Eminent and deserving recipients they all may be. But nothing will persuade me that Baroness Manningham-Buller did for MI5 or achieved in the Security Services anything even approaching the stature and scale of what Baroness Thatcher achieved in national and global politics and economics. At least it is now a matter of public record, etched in perpetuity on the pages of Hansard, that it ‘reflected badly on the image and reputation of Oxford University’ that they refused to recognise her ‘unquestionable and outstanding achievements in politics and public life’.
In an open letter Somerville College in 1980, the year after her election as Prime Minister, Margaret Thatcher told them how much she owed to her experience there. “The harvest gathered from those years has been rich indeed,” she wrote. “Rich in friendships which range across the world and form a common bond with people in many different countries.
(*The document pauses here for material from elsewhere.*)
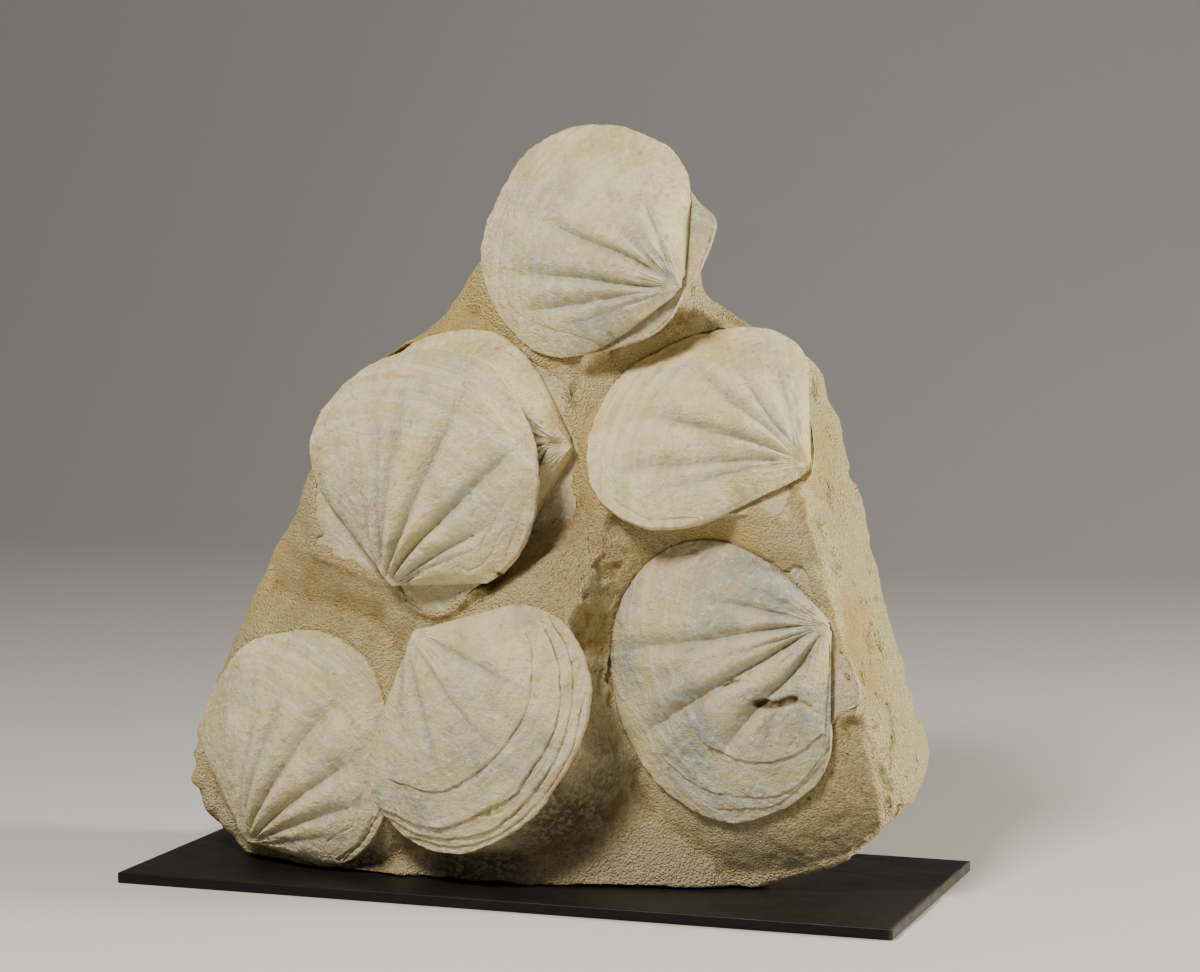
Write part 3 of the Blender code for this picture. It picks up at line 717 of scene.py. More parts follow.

Rich in an enhanced awareness that universities not only transmit scholarship from generation to generation but that they are the main source of creative ideas which are both a hope and a challenge for the future.”
“And perhaps because I was there in wartime, rich in the knowledge that without freedom life would have neither dignity nor meaning. There have been times of corrosive cynicism. They pass. And the best endures.”
Margaret Thatcher – The Rt. Hon. The Baroness Thatcher of Kesteven, LG, OM, PC, FRS – loved her years at Oxford: it forged her passions; influenced her virtues; shaped her vision; inspired her political optimism; and helped to mold her into one of the greatest Britons and historic leaders of the free and democratic world. The ‘Iron Lady’ was a stateswoman in every sense of the word. What a pity the ‘times of corrosive cynicism’ never quite passed for the myopic and vindictive Congregation of the University of Oxford.